O passo seguinte é descrever o modelo de gestão que existe e propor o modelo que maior rentabilidade dá. A isto chamam os criadores do estudo “potenciar o impacto económico e social do património cultural”. Uma metodologia que vai pela primeira vez ser aplicada. “Os dados são para ser interpretados através do princípio da história e técnicas estatísticas para inferir qual é o potencial valor, gerar uma estimativa município a município, para que os atores políticos e privados possam dizer o que vão fazer a mais. O objetivo é ser um catalisador”, explica José Tavares.
ATIVAR O INTERIOR
O retrato à escala nacional tem objetivos táticos e estratégicos: avaliar o potencial de distribuição do tráfego turístico, nomeadamente para o interior do país — potencial esse que ainda não foi nem avaliado nem devidamente explorado —, contribuindo, desta forma, para que o património cultural seja reconhecido como parte integrante da agenda estratégica económica e social do país.

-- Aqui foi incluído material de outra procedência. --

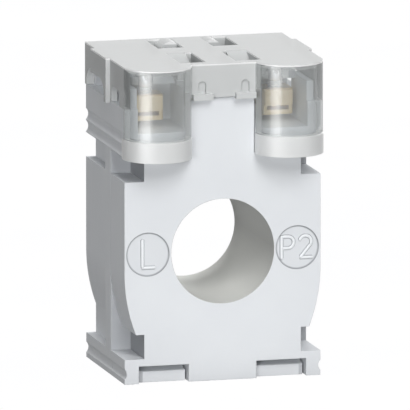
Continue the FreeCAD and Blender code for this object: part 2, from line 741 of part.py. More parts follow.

Note-se que são poucos ou nulos os intervenientes privados na gestão do património cultural português, representando este a maior fatia do OE para a Cultura e executando-se principalmente em obra física nos monumentos, esquecendo-se quase sempre a fruição do mesmo.
Nas suas recomendações estratégicas, de resto, os elementos que realizam o estudo propõem avaliar a criação de modelos de parcerias interinstituições a nível nacional e regional, a criação também de modelos de parcerias público-privadas e a concretização de uma nova mecânica de financiamento dos recursos considerados ativos estratégicos, que conte já com o apoio do Turismo 2027 e do Portugal 2020 e futuro quadro comunitário.
O estudo não deixa de lado a vontade de mostrar a capacidade dos vários territórios de fixar gente, apresentando-se como um caminho para a sustentabilidade e regeneração do interior e “para uma nova abordagem às políticas dessa região”.